Umberto Adamoli
Nel turbinio d'una tempesta
(dalle pagine del mio diario. 1943-1944)

Nel raccoglimento di un tempio

[92] Si celebrava in quei giorni, nel maggior tempio, intonato a cristiana semplicità, religiosamente austero, una messa di suffragio per i caduti della montagna. Altre messe, in altro non lontano tempo, con la stessa devozione, con la stessa solennità, erano state celebrate in quel tempio, per altri caduti.
Il quadro, velato di nero, si presentava quasi identico. Le autorità, in un lato, nel loro riservato raccoglimento; la parentela un pò più giù, vicino alle scale, in nera mestizia. Ovunque, nei suoi movimenti e nella sua curiosità, il popolo. Qualche rumore per la sistemazione delle rappresentanze e dei labari; qualche trambusto fra i ritardatari, nella occupazione dei posti.
Usciva, intanto, dopo il suono del campanello, con composta pompa, il sacerdote celebrante. Nel silenzio che ne seguiva, nei ceri che ardevano, nell'incenso che fumava, l'orchestra, con largo sostegno d'organo, iniziava la sua musica. Musica che con le sue agili fughe, con le sue larghe modulazioni, con i suoi melodiosi accenti, come tenui carezze, penetrava, avvolgeva l'attonito commosso animo. Animo che a poco a poco si elevava, saliva, quasi smarrito, nei cieli, vi vagava. Poi, a mano a mano, tornava in sè, ridiscendeva, tornava agli uomini, tornava alla volubilità della terrena vita.

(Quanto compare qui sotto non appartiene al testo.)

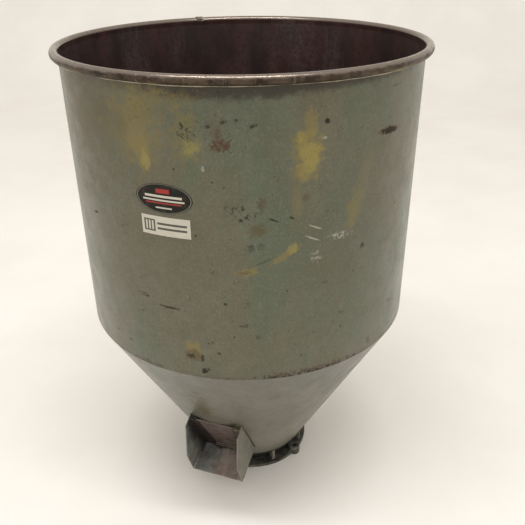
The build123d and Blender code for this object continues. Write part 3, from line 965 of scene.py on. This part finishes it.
@dataclass(frozen=True)
class Sticker:
    """A plain sticker with generic bars for print."""

    name: str
    node: str
    look: Print
    ground: Colour
    ink: Colour
    accent: Colour = srgb(150, 52, 46)
    blur: float = 0.0002

    def beyond(self, sketch: Sketch, along: Socket, middle: float, half: float) -> Socket:
        """How far a point is past a stretch, whose middle and half length are in millimetres."""
        away = sketch.math("ABSOLUTE", sketch.math("SUBTRACT", along, middle / 1000))
        return sketch.math("SUBTRACT", away, half / 1000)

    def bar(self, sketch: Sketch, colour: Socket, at: tuple[Socket, Socket], bar: Bar, ink: Colour) -> Socket:
        """Prints one bar.

        Args:
            sketch: The sticker's graph.
            colour: The colour under the bar.
            at: Where a point is, across and up from the sticker's middle.
            bar: The bar.
            ink: The bar's colour.

        Returns:
            The printed colour.
        """
        across = self.beyond(sketch, at[0], bar.across, bar.half_wide)
        up = self.beyond(sketch, at[1], bar.up, bar.half_tall)
        return sketch.mix(sketch.ramp(sketch.math("MAXIMUM", across, up), self.blur, -self.blur), colour, ink)

    def ruled(self, sketch: Sketch, colour: Socket, at: tuple[Socket, Socket]) -> Socket:
        """Two lines beside a square with three slots.

        Args:
            sketch: The sticker's graph.
            colour: The ground's colour.
            at: Where a point is, across and up from the sticker's middle.

        Returns:
            The printed colour.
        """
        for row in (3.2, -3.2):
            colour = self.bar(sketch, colour, at, Bar(9, row, 20, 1.5), self.ink)
        colour = self.bar(sketch, colour, at, Bar(-22, 0, 8, 8), self.ink)
        for column in (-26.4, -22.0, -17.6):
            colour = self.bar(sketch, colour, at, Bar(column, 0, 1.2, 6), self.ground)
        return colour

    def banded(self, sketch: Sketch, colour: Socket, at: tuple[Socket, Socket],
               half: Sequence[float]) -> Socket:
        """A thin oval line round a stack of bars.

        Args:
            sketch: The sticker's graph.
            colour: The ground's colour.
            at: Where a point is, across and up from the sticker's middle.
            half: Half the sticker's width and height, in metres.

        Returns:
            The printed colour.
        """
        away = sketch.vector("LENGTH", sketch.join(
            sketch.math("DIVIDE", at[0], half[0]), sketch.math("DIVIDE", at[1], half[1])))
        line = sketch.ramp(sketch.math("ABSOLUTE", sketch.math("SUBTRACT", away, 0.955)), 0.020, 0.008)
        colour = sketch.tint(colour, self.ink, line, 0.35)
        for bar, ink in (
            (Bar(0, 9.4, 9.0, 2.8), self.accent),
            (Bar(0, 2.6, 25.0, 1.5), self.ink),
            (Bar(0, -2.4, 28.0, 1.1), self.ink),
            (Bar(0, -6.0, 24.0, 0.9), self.accent),
            (Bar(0, -12.0, 11.0, 0.9), self.ink),
        ):
            colour = self.bar(sketch, colour, at, bar, ink)
        return colour

    def build(self) -> bpy.types.Material:
        """Draws the sticker's graph.

        Returns:
            The finished material.
        """
        low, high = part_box(self.node)
        sketch = Sketch(self.name)
        x, y, z = sketch.split(sketch.place)
        heading = sketch.math("ARCTAN2", x, sketch.times(y, -1.0))
        middle = math.asin((low.x + high.x) / 2 / SIZES.drum_radius)
        across = sketch.times(sketch.math("SUBTRACT", heading, middle), SIZES.drum_radius)
        up = sketch.math("SUBTRACT", z, (low.z + high.z) / 2)
        dirt = sketch.patches(90, 0.45, 0.75, 5, 0.65)
        colour = sketch.tint(self.ground, srgb(120, 112, 96), dirt, 0.18)
        if self.look is Print.RULED:
            colour = self.ruled(sketch, colour, (across, up))
        else:
            colour = self.banded(sketch, colour, (across, up), ((high.x - low.x) / 2, (high.z - low.z) / 2))
        crease = sketch.noise(sketch.place, 55, 3, 0.6)
        normal = sketch.bump(crease, 0.0006, 0.35)
        rough = sketch.ramp(dirt, 0, 1, 0.42, 0.58)
        return sketch.finish(colour, rough, normal, Specular_IOR_Level=0.2)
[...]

S'invocava con quella musica, con quel canto che l'accompagnava, con il divino sacrificio di quella messa, pace per le anime di coloro, che si ritenevano caduti per una giusta causa. Per quella stessa causa giusta, per cui altri, su altra strada, erano pure caduti, ai quali, in quello stesso tempio, era stata dedicata la stessa solenne funzione.
Identiche le ragioni. Ciò nonostante, i fratelli, che discendevano da una stessa gente, che parlavano una stessa lingua, che credevano ad uno stesso Dio, che avevano per patria uno stesso territorio, per torve partigiane passioni, tra fratelli si odiavano, si perseguitavano, si uccidevano, si erano uccisi.
Quella musica, con le sue melodiose variazioni, tenui talvolta come sospiri, vibrate tal'altra come comando, pareva che invocasse, per chi sapesse intenderla, pace non soltanto per i morti, ma pace anche per i vivi.